>>

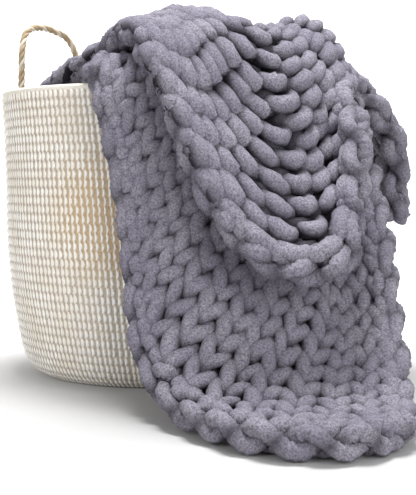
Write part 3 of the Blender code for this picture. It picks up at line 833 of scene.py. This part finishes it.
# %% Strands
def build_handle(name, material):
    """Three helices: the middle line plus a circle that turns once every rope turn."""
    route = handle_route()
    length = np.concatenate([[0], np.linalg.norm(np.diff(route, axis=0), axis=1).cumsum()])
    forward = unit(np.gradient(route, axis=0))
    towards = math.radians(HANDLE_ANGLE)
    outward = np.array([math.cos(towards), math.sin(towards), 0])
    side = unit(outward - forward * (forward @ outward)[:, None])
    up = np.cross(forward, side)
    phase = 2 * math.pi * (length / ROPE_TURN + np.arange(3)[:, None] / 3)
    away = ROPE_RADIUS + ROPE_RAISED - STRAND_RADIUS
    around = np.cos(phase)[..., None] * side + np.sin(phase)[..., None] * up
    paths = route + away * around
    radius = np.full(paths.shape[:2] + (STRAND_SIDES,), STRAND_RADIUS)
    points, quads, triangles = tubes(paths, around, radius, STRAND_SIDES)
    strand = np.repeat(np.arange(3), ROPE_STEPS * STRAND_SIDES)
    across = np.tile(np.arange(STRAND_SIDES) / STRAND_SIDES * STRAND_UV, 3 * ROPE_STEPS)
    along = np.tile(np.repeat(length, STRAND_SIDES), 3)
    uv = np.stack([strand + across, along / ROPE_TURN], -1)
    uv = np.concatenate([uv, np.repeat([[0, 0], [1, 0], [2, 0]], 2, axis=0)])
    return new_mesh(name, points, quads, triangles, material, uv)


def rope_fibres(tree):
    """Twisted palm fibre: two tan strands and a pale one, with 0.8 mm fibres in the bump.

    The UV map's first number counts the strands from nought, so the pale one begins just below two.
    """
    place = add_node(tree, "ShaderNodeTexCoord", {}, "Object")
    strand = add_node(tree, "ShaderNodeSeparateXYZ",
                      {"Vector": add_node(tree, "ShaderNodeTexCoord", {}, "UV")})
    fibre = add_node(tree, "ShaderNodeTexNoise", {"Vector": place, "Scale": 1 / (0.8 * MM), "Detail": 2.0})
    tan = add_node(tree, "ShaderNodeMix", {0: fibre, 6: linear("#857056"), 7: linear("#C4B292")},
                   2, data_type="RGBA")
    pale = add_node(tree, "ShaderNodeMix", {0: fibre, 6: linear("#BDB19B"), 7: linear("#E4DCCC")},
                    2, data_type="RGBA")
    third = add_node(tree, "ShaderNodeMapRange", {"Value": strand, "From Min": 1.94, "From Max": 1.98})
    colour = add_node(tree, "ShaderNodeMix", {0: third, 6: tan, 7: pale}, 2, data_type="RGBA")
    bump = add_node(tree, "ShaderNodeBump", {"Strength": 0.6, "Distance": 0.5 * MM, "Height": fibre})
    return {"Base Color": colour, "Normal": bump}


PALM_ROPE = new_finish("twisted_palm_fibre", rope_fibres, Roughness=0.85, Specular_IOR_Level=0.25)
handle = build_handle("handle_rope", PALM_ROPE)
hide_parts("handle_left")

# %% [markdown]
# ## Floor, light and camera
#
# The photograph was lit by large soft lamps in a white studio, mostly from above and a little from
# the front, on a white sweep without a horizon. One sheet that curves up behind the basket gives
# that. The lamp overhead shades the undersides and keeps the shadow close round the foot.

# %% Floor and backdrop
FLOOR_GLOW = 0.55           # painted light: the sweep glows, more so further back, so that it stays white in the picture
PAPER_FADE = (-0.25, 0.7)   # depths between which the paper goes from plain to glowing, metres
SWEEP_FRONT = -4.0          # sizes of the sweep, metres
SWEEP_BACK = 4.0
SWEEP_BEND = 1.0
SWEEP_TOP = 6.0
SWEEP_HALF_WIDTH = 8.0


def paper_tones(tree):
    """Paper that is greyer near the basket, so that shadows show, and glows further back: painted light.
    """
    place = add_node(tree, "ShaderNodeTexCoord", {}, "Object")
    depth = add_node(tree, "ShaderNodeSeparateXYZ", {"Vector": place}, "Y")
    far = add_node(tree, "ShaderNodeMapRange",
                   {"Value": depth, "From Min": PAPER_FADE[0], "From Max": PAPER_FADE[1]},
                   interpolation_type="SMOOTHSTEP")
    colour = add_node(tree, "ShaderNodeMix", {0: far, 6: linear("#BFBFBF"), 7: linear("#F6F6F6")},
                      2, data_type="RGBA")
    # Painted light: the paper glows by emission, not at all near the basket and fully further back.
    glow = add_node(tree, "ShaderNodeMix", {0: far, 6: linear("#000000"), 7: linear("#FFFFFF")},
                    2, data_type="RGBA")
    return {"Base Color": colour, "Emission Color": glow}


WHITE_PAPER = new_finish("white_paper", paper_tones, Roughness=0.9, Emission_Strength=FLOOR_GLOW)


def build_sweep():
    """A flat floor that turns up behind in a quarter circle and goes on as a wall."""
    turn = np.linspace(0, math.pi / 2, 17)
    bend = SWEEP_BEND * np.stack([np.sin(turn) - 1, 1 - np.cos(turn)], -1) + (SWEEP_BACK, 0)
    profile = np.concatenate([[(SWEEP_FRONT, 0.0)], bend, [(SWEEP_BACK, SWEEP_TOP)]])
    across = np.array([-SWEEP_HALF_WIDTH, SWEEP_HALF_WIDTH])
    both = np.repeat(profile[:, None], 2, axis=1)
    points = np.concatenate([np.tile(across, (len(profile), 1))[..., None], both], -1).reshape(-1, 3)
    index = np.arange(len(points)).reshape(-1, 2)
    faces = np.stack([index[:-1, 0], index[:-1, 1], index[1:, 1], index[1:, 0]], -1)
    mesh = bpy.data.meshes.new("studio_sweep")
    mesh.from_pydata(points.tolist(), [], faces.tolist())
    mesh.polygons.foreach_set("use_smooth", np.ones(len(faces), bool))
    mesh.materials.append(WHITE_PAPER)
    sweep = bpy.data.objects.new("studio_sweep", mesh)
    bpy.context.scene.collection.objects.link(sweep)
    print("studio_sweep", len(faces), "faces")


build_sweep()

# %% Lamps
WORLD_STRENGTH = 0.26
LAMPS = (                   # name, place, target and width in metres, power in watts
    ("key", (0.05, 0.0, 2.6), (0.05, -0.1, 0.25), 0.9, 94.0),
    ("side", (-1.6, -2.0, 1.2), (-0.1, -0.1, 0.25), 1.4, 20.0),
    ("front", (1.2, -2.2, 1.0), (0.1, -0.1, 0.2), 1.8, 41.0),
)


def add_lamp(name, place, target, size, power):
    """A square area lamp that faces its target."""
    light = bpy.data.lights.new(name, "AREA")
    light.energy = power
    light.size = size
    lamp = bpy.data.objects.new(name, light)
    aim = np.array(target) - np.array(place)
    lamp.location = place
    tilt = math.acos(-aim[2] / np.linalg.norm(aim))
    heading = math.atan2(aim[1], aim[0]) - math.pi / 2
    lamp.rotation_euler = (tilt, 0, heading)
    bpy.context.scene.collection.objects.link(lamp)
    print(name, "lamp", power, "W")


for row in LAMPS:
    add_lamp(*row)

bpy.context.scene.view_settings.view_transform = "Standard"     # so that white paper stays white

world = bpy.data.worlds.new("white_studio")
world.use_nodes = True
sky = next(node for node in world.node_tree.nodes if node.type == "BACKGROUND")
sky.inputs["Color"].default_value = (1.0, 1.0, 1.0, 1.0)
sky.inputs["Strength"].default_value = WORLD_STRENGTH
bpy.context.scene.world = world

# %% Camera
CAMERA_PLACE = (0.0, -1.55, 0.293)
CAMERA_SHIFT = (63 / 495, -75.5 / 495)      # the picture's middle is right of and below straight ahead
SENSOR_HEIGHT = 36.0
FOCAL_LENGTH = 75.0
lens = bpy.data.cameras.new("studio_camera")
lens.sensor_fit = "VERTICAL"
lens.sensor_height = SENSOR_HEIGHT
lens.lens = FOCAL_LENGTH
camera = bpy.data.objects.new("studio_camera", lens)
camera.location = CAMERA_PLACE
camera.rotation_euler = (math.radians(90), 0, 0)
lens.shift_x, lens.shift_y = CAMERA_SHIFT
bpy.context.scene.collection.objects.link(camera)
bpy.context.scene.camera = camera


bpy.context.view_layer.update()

<<

- WHAT YOU SHOULD DO
Gather up the lines that contain the word "picture".

- FINAL ANSWER
Write part 3 of the Blender code for this picture. It picks up at line 833 of scene.py. This part finishes it.
FLOOR_GLOW = 0.55           # painted light: the sweep glows, more so further back, so that it stays white in the picture
CAMERA_SHIFT = (63 / 495, -75.5 / 495)      # the picture's middle is right of and below straight ahead